Western media are not free or fair. Six conglomerates own nearly all of the US media. In the UK, five billionaires own 80% of the UK press. Highlighting that fact is not making an excuse for Iran. It does not mean that Iran is perfect or has no flaws. Iran is neither a dystopia or a utopia.
Our revolution is 40 years old. It has profoundly impacted my life and was a key part of bringing me to this beautiful religion of Islam. Forty years on, I continue to believe in the ideals of the revolution. This does not mean there aren’t problems in Iran. There are problems in every country.
This is a separate conversation from what I have highlighted about the Islamophobia and racism of the United States. I want to take part in both discussions. We need dialogue, honesty and unity in Iran.
But, whatever is happening in Iran, a country that at the end of the day is struggling with decades of sanctions and warmongering, does not compare to the historic, systematic and institutional nature of the racist and Islamophobic polices of the United States of America, that as a Black Muslim woman, I know all too well.
What my latest trip to America has shown me is the urgency of the situation there and across Europe.

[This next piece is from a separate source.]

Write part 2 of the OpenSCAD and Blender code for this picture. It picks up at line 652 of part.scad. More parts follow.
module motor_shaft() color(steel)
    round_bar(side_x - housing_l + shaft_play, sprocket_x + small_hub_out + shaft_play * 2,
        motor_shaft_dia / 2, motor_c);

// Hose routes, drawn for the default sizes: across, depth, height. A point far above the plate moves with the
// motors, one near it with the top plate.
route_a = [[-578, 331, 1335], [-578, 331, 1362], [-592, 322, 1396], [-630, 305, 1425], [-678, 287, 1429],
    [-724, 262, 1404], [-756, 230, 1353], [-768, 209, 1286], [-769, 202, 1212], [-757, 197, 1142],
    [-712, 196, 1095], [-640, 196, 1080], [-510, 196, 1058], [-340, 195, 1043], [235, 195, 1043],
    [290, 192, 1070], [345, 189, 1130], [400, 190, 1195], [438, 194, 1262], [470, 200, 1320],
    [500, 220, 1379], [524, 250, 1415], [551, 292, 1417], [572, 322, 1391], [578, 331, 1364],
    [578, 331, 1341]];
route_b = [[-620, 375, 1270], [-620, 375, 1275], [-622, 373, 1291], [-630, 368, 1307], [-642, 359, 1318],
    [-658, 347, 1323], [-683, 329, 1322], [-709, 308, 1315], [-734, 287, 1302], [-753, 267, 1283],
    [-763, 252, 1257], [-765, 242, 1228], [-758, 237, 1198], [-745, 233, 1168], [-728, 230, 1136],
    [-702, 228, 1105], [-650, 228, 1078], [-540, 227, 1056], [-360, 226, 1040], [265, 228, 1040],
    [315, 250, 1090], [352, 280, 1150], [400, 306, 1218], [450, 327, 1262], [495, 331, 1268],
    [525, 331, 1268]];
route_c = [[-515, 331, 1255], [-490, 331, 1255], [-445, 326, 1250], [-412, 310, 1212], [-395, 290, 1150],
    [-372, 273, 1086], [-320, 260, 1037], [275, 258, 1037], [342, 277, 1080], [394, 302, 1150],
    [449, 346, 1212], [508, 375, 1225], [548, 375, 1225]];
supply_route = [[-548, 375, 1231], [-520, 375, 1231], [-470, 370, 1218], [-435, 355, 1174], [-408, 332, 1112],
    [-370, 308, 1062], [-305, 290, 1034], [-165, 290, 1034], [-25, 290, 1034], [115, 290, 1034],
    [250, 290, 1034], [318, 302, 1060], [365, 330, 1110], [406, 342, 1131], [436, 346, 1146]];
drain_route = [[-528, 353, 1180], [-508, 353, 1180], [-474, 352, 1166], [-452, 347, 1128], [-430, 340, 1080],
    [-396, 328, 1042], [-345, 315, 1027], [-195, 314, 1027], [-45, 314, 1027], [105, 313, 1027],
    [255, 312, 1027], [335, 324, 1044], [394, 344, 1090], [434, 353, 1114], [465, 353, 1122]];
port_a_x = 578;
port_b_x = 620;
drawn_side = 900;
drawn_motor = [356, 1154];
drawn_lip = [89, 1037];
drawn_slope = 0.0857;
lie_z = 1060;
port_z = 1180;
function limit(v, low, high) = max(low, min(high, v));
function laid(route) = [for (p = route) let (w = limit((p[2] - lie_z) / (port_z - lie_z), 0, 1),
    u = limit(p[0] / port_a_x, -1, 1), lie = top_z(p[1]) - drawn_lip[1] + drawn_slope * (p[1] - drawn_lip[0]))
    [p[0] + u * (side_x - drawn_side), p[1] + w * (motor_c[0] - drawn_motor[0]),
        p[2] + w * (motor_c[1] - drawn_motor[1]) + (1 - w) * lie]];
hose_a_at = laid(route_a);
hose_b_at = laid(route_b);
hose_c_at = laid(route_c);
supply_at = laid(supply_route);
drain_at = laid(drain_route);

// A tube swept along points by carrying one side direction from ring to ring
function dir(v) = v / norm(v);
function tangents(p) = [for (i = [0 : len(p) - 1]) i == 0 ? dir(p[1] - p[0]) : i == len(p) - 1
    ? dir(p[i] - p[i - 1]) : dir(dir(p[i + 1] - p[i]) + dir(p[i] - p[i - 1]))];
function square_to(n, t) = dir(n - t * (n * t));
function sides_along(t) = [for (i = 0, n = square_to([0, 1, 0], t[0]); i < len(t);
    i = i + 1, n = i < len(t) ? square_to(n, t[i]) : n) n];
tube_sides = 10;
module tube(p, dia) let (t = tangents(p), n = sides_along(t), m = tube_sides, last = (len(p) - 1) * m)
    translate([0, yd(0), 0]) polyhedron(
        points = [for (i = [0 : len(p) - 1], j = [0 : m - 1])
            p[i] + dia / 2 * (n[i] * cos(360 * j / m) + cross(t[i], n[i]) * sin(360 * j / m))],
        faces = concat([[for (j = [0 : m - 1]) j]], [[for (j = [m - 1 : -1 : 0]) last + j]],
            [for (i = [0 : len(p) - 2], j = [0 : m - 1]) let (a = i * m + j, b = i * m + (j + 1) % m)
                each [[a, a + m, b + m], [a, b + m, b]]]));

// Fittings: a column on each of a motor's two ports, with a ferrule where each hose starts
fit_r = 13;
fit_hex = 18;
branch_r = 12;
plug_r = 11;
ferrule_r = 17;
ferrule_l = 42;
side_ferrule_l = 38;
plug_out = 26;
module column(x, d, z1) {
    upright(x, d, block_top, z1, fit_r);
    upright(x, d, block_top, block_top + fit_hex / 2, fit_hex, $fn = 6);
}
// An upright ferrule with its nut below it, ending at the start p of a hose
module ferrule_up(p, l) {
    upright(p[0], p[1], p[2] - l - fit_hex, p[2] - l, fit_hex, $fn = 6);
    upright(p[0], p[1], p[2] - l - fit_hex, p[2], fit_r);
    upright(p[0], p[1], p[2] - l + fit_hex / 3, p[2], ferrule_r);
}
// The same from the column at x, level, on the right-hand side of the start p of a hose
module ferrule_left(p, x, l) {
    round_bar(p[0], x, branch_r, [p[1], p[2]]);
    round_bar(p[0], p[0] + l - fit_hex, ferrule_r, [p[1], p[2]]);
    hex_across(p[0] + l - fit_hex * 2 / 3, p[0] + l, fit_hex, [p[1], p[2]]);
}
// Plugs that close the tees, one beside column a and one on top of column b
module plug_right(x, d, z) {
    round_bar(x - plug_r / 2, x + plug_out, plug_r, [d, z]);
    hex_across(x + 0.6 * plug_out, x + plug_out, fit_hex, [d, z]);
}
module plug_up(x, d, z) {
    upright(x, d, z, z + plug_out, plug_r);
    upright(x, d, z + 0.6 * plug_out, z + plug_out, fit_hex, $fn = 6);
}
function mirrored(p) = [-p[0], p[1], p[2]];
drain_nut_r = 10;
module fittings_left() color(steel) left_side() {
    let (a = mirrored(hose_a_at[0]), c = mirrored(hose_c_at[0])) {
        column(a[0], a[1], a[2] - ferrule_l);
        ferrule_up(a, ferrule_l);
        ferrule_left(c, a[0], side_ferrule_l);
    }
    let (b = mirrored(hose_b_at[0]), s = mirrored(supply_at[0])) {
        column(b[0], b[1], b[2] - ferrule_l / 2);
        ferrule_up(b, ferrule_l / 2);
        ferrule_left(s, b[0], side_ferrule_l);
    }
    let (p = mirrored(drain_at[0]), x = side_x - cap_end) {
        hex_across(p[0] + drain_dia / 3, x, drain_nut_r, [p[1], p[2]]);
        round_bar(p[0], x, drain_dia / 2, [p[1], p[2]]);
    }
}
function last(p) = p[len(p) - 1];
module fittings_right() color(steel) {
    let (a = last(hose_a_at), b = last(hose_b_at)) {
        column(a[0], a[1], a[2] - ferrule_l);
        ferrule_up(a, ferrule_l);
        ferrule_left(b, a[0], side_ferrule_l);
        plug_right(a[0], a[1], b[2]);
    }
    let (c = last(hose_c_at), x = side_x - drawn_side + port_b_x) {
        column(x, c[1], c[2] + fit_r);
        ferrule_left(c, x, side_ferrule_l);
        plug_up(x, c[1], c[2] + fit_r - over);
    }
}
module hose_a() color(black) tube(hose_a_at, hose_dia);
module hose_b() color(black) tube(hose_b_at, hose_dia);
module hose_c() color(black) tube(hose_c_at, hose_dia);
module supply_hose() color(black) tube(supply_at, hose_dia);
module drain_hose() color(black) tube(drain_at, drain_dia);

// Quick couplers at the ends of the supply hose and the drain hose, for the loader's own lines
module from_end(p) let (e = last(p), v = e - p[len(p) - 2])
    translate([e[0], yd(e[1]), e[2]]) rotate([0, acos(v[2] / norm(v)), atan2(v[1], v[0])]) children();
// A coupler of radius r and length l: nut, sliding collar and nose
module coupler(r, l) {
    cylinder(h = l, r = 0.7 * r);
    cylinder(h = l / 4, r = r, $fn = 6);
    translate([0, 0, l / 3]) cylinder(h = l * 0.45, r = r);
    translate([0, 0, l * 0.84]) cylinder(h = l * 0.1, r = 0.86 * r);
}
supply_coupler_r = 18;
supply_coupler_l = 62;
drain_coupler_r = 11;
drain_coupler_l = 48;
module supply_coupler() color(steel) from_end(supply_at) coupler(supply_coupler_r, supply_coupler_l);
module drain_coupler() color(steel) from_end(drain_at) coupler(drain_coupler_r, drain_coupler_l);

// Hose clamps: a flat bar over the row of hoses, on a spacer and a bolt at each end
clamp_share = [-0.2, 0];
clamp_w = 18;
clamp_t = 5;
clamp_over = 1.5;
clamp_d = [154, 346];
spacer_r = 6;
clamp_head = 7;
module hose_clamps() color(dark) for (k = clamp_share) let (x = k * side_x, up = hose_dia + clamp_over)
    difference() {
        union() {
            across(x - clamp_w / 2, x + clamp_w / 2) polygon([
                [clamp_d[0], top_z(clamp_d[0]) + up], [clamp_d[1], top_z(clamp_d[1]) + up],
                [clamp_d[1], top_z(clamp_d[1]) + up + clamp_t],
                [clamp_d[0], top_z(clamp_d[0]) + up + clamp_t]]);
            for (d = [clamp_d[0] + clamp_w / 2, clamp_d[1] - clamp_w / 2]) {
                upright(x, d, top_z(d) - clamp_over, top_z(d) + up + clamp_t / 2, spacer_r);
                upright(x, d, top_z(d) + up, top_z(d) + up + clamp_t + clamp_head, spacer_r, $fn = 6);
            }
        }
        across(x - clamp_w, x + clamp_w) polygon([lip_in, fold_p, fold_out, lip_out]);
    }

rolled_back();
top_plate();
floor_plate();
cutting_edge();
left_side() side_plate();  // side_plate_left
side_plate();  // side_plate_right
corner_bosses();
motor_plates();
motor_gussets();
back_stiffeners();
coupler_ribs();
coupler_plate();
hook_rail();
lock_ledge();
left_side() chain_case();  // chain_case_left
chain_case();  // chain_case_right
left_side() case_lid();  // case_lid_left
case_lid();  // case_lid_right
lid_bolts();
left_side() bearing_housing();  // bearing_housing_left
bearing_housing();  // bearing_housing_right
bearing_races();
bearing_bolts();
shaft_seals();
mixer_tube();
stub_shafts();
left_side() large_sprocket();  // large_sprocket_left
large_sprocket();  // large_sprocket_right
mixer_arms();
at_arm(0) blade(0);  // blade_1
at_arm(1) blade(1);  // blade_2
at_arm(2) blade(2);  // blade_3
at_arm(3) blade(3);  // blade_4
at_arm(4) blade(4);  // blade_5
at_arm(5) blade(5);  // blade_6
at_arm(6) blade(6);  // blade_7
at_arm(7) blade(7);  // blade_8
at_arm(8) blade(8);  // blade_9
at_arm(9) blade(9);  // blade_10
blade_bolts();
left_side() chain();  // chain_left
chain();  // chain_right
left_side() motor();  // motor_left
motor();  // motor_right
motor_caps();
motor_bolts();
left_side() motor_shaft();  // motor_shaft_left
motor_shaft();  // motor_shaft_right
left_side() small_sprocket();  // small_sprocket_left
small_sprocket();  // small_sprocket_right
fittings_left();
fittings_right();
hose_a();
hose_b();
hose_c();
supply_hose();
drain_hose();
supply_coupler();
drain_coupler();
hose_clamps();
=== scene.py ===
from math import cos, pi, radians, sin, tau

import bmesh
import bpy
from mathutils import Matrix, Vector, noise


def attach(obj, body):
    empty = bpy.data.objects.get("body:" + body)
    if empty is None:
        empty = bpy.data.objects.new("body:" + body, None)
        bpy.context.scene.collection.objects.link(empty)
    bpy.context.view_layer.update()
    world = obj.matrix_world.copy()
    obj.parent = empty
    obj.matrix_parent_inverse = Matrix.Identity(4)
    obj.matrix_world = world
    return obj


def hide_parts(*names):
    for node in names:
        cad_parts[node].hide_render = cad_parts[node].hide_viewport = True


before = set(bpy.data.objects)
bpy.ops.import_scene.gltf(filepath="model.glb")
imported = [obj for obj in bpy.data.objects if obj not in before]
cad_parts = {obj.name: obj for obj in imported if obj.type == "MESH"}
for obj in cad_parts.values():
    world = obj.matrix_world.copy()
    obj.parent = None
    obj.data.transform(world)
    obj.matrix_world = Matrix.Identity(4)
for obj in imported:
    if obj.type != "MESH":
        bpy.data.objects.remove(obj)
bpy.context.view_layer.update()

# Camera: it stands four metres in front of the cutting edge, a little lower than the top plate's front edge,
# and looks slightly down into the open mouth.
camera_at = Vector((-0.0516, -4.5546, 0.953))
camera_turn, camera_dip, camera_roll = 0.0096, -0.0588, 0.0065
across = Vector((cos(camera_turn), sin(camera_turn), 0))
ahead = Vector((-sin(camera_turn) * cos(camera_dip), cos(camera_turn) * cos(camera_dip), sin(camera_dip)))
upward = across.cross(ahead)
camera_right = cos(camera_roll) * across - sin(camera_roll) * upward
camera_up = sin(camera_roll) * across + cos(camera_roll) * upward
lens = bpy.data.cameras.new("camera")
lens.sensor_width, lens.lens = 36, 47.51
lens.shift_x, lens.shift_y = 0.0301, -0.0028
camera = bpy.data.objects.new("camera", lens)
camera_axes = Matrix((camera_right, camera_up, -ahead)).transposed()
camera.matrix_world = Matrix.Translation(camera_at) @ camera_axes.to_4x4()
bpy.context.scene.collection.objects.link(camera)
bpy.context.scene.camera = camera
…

I feel it is my responsibility to ring the alarm.
The situation for Muslims and Black people in the West is critical. We all need to urgently understand that and overcome our differences. The reaction to my detention proves that with unity, anything can be accomplished and this is what I will be focusing on.”

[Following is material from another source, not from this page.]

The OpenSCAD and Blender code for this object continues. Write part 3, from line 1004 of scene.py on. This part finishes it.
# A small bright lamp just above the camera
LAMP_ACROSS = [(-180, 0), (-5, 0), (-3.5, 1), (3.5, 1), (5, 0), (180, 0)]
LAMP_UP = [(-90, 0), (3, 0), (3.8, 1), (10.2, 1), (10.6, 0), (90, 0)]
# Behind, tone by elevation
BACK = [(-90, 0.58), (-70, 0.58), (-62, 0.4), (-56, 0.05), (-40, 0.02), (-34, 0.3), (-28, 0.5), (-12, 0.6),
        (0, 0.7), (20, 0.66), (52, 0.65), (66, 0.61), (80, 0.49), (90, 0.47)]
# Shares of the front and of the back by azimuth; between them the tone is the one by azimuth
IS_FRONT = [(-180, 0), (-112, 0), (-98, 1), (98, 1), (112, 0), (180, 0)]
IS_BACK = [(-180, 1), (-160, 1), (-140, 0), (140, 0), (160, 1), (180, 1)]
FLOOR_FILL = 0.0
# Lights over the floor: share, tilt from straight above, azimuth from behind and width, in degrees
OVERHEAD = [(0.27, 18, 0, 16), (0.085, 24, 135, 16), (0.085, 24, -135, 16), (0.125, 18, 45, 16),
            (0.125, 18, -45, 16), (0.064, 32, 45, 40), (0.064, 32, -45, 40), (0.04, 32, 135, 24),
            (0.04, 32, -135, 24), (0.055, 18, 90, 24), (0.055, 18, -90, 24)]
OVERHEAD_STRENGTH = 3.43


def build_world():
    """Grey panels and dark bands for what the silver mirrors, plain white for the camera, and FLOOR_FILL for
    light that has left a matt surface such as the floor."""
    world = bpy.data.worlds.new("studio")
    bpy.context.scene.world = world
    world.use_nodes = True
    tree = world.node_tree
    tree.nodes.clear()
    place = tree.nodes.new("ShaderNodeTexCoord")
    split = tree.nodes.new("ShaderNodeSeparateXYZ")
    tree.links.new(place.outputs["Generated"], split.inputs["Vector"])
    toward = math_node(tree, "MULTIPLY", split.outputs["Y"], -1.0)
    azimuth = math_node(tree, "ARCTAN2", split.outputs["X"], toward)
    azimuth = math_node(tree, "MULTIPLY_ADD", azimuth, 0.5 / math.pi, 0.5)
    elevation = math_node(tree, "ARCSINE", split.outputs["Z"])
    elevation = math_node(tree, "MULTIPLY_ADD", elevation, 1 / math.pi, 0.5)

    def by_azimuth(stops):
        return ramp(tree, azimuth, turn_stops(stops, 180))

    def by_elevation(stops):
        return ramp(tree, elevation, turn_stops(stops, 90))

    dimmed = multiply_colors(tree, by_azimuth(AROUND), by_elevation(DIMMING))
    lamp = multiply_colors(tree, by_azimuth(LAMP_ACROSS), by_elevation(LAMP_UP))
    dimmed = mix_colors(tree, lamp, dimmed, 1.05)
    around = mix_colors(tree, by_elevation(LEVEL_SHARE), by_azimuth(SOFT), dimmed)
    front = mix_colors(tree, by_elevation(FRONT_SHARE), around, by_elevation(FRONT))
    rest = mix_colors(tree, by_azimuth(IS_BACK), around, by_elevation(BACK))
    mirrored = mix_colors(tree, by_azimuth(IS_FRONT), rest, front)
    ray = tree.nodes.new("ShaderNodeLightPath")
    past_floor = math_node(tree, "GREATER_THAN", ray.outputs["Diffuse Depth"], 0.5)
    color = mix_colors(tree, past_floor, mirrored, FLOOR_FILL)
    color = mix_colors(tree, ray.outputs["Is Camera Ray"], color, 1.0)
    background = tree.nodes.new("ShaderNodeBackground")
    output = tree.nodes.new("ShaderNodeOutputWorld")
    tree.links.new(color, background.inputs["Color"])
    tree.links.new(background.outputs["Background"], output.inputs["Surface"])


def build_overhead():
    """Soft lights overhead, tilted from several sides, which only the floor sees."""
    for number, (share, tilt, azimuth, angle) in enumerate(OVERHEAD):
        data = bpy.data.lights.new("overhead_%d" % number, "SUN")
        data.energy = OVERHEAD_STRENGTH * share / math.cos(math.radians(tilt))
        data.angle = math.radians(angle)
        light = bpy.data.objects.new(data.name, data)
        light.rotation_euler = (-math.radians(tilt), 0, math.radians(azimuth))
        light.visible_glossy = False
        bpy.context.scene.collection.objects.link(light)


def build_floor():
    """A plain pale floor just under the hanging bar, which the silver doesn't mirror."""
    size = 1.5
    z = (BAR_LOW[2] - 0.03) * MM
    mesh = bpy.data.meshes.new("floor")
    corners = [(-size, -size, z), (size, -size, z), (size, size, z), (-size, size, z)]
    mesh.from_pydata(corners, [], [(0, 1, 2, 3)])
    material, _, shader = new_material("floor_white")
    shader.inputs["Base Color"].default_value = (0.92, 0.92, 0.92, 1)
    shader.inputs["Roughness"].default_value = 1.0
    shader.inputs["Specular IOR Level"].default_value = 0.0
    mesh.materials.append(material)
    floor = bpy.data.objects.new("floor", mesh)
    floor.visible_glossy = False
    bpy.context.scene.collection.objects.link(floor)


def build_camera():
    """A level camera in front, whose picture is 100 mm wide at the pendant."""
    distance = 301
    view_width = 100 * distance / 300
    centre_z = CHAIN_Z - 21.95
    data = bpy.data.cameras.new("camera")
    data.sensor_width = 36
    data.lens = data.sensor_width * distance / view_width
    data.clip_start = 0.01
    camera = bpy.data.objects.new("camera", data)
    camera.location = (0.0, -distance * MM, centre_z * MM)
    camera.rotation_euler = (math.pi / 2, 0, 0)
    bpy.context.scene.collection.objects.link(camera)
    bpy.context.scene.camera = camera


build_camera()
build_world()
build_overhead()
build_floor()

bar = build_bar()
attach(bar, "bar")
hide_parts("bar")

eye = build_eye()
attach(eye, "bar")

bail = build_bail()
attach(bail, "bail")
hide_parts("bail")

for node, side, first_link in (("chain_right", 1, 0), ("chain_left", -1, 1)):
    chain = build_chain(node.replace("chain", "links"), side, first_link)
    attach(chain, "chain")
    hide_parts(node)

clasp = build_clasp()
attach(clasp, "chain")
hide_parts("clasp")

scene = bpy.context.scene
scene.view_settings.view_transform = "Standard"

I share Marzieh’s passion for peace, equity, and justice for everyone everywhere.
I join with her in condemning the cruel and unusual punishment she was subjected to by a nation contemptuous of human and civil rights, what the US Constitution and international law prohibit.
The notion of American exceptionalism, the indispensable state, and moral superiority are dispelled by the harsh reality of its viciousness.
Countless thousands of political prisoners languish in its global gulag. By the grace of God, Marzieh was free to return home to resume her normal life and activities.